Exercise directions: Reproduce only the lines from the one containing "for name, shape" through the one containing "bpy.data.objects.remove(obj)", exactly as written and with both ends included.

Material:
↓↓↓

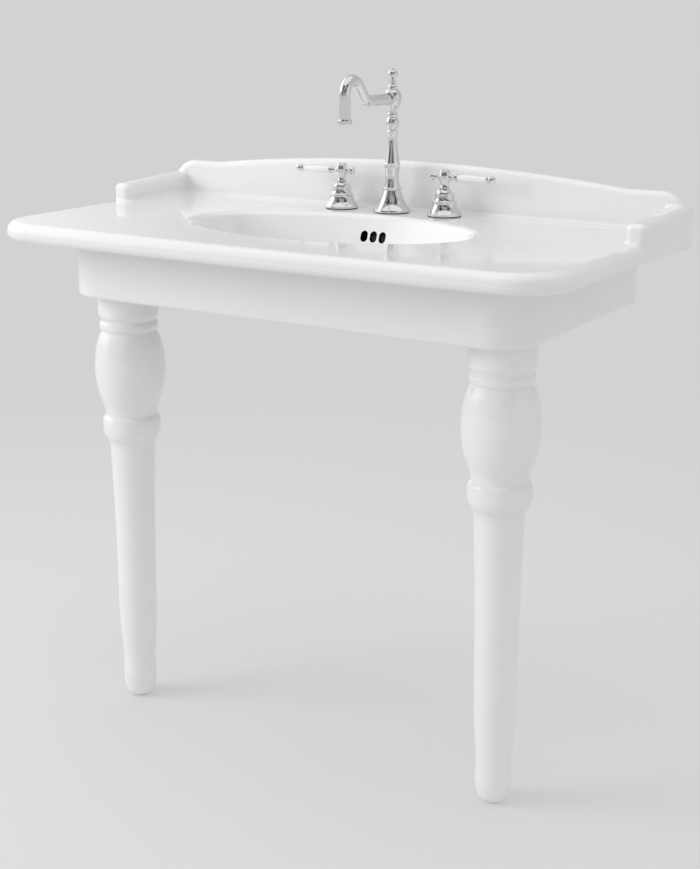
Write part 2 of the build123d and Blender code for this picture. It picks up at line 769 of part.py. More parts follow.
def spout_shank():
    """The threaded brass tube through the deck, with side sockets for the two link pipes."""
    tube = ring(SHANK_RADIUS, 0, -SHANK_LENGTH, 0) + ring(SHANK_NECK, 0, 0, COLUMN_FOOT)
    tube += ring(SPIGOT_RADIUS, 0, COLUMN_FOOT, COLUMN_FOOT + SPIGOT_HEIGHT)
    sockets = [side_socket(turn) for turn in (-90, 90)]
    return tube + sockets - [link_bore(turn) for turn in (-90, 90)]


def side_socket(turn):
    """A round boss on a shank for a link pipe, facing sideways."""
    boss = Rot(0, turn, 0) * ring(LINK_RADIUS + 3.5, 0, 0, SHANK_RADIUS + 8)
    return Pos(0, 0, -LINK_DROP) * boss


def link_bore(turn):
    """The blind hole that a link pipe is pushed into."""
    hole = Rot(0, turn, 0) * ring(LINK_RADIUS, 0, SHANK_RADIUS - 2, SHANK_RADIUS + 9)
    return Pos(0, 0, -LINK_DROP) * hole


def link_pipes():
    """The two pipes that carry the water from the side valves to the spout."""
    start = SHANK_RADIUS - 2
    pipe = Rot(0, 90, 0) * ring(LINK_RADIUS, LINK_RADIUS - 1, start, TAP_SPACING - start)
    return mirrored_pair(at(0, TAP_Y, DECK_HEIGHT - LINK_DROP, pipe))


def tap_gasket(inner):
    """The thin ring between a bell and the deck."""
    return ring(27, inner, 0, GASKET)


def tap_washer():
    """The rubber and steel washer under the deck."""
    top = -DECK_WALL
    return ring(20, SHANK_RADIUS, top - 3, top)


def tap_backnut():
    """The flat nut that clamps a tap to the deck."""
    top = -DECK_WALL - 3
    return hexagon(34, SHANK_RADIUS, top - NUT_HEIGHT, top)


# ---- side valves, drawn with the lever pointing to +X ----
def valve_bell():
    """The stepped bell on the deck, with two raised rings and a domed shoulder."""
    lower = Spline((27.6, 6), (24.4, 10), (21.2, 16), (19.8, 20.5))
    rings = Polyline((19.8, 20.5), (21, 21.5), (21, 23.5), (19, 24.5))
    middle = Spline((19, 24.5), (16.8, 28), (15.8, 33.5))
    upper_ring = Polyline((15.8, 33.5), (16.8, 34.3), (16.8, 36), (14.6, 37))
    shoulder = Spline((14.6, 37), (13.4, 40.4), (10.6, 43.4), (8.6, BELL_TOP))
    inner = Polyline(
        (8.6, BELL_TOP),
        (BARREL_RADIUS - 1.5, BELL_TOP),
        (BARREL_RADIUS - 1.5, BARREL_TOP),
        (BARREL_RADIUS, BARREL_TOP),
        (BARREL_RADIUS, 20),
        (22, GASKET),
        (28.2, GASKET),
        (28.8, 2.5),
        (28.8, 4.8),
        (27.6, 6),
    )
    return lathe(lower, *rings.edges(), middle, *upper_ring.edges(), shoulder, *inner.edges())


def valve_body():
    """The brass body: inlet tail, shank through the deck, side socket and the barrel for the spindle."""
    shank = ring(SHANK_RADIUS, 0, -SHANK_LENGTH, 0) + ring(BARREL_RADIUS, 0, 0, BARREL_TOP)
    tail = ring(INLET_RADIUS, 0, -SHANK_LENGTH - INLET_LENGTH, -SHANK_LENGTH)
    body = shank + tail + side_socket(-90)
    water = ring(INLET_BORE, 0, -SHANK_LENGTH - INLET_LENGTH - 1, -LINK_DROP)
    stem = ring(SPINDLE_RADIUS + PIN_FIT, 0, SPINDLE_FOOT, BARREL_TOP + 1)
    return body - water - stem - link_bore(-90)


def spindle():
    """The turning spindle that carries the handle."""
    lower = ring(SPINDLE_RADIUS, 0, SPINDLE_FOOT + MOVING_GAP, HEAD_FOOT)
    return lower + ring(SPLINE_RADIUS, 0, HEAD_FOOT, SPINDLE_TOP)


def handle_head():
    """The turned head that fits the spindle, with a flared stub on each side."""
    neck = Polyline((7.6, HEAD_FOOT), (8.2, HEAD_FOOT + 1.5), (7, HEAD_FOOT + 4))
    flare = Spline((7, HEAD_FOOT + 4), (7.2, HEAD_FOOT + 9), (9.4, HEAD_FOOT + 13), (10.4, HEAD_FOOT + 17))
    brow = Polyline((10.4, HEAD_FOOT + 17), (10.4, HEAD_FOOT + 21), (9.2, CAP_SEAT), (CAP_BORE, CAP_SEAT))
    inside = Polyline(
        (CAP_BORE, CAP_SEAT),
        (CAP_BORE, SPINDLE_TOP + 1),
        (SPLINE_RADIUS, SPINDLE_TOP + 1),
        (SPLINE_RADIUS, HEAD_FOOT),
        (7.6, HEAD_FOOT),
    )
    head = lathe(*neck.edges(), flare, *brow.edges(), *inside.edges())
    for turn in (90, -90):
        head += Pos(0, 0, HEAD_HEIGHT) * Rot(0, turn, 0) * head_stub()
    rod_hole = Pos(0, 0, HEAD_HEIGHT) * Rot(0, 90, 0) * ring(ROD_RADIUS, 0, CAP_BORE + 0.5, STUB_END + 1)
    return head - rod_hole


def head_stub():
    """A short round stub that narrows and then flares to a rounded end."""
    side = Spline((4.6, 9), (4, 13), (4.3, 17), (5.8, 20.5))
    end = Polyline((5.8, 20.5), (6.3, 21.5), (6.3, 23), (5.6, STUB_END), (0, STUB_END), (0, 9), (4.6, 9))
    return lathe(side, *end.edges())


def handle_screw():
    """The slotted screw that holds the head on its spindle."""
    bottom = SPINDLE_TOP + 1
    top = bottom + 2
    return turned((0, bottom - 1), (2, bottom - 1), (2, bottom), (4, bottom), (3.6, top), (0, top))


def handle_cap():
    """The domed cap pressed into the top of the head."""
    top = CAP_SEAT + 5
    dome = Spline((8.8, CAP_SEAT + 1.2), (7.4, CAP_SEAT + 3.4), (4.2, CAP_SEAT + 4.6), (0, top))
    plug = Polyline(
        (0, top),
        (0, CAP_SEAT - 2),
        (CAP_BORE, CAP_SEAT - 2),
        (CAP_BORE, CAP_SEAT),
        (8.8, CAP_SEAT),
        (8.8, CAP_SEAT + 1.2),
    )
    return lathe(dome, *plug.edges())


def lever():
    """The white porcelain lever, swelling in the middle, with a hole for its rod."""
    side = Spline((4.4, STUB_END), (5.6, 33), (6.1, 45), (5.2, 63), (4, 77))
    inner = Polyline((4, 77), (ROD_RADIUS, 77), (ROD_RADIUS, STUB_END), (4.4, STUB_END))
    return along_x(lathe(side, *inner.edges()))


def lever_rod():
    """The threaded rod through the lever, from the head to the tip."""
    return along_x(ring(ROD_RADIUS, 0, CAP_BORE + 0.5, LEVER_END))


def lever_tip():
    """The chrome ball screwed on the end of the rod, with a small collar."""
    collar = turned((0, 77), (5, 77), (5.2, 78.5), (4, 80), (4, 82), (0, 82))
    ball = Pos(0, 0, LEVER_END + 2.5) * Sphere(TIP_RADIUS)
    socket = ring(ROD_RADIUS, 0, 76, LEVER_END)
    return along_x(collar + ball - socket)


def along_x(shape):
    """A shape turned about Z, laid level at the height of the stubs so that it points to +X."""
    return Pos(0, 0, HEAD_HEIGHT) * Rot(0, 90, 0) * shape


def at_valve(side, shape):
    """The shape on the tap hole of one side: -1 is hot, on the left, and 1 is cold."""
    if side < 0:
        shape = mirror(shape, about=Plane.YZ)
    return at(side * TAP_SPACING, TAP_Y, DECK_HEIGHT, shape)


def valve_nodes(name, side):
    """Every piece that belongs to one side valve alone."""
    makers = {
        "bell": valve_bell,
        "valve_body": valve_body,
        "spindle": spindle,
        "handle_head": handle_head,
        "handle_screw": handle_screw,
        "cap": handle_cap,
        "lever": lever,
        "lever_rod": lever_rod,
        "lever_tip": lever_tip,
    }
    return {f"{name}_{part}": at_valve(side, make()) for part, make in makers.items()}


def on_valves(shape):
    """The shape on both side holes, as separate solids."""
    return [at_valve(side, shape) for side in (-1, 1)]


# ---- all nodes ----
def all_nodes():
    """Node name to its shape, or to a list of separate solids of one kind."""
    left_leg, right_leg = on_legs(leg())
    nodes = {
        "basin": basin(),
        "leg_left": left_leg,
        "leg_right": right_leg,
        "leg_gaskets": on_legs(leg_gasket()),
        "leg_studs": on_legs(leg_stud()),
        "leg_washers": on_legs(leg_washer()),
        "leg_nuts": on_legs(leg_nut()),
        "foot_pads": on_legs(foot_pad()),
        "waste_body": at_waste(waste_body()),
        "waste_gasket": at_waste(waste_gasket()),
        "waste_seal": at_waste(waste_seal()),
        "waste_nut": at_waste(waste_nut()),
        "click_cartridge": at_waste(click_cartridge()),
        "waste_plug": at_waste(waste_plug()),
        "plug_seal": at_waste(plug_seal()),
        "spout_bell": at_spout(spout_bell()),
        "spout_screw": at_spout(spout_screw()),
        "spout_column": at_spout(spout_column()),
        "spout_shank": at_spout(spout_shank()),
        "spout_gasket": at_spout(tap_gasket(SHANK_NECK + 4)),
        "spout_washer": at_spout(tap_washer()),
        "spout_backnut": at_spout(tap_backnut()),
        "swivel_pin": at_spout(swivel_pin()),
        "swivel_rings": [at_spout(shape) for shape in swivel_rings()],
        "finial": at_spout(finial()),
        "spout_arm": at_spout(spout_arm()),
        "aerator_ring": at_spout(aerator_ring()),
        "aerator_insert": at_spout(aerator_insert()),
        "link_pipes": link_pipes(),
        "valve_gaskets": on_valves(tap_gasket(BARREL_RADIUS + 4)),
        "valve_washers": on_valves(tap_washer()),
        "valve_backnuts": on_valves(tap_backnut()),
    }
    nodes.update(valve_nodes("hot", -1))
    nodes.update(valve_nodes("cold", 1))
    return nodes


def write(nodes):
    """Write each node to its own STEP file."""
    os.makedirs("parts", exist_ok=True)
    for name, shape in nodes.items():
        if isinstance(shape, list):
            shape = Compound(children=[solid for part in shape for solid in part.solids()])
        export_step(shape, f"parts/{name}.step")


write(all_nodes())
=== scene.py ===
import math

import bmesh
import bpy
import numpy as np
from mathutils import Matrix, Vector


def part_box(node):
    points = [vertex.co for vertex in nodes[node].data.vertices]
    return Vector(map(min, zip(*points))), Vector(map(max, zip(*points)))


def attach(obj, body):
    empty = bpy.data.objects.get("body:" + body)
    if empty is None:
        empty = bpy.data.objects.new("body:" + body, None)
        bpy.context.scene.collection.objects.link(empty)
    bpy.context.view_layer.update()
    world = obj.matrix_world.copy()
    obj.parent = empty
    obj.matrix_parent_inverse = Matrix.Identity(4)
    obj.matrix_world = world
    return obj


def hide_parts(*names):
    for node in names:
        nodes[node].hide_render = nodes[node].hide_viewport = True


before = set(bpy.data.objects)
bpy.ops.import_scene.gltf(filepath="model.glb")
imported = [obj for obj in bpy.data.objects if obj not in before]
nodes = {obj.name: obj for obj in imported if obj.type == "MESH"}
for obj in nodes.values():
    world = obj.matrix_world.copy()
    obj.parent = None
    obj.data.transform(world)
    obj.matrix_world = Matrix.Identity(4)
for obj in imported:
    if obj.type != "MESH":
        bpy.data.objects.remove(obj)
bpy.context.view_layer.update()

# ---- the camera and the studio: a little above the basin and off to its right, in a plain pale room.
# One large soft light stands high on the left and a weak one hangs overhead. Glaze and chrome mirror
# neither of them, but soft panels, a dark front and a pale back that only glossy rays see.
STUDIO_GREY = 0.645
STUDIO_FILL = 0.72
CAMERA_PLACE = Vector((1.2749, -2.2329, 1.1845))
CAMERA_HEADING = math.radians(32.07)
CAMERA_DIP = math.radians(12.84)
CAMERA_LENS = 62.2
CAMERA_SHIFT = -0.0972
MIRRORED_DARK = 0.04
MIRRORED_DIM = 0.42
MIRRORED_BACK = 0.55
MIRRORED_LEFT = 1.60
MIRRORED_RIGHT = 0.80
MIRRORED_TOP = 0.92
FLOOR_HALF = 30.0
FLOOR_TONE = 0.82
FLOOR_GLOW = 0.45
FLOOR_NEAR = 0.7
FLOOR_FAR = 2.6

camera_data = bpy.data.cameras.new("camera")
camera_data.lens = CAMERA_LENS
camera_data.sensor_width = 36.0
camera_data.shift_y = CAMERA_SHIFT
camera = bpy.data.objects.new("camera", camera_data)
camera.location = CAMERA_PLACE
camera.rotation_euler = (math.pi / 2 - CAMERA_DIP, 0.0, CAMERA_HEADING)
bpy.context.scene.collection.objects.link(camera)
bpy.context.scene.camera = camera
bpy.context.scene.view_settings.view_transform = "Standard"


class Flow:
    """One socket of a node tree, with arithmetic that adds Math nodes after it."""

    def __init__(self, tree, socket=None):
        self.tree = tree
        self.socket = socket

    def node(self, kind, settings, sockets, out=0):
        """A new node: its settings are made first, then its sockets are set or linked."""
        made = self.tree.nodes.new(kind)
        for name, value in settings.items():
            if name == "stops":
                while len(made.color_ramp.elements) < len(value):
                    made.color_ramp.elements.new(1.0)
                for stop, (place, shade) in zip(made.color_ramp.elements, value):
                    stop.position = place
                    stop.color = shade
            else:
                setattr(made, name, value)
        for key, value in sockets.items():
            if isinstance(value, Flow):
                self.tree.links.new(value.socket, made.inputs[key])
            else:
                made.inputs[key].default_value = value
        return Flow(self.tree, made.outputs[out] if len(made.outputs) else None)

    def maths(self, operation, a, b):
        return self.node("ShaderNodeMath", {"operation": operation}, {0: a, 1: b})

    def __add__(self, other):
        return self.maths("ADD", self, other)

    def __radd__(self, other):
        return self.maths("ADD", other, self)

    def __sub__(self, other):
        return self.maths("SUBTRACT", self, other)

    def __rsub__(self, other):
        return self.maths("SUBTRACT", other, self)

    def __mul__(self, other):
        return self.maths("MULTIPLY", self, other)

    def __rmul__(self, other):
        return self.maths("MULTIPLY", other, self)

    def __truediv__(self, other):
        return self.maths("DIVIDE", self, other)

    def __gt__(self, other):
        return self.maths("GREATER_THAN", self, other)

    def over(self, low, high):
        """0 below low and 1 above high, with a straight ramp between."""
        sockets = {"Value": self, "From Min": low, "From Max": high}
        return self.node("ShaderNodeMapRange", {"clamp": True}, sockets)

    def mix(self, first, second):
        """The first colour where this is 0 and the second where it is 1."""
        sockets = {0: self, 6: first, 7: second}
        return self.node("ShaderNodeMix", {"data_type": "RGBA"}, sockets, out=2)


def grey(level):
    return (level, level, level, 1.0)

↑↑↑

Answer for this exercise:
    for name, shape in nodes.items():
        if isinstance(shape, list):
            shape = Compound(children=[solid for part in shape for solid in part.solids()])
        export_step(shape, f"parts/{name}.step")


write(all_nodes())
=== scene.py ===
import math

import bmesh
import bpy
import numpy as np
from mathutils import Matrix, Vector


def part_box(node):
    points = [vertex.co for vertex in nodes[node].data.vertices]
    return Vector(map(min, zip(*points))), Vector(map(max, zip(*points)))


def attach(obj, body):
    empty = bpy.data.objects.get("body:" + body)
    if empty is None:
        empty = bpy.data.objects.new("body:" + body, None)
        bpy.context.scene.collection.objects.link(empty)
    bpy.context.view_layer.update()
    world = obj.matrix_world.copy()
    obj.parent = empty
    obj.matrix_parent_inverse = Matrix.Identity(4)
    obj.matrix_world = world
    return obj


def hide_parts(*names):
    for node in names:
        nodes[node].hide_render = nodes[node].hide_viewport = True


before = set(bpy.data.objects)
bpy.ops.import_scene.gltf(filepath="model.glb")
imported = [obj for obj in bpy.data.objects if obj not in before]
nodes = {obj.name: obj for obj in imported if obj.type == "MESH"}
for obj in nodes.values():
    world = obj.matrix_world.copy()
    obj.parent = None
    obj.data.transform(world)
    obj.matrix_world = Matrix.Identity(4)
for obj in imported:
    if obj.type != "MESH":
        bpy.data.objects.remove(obj)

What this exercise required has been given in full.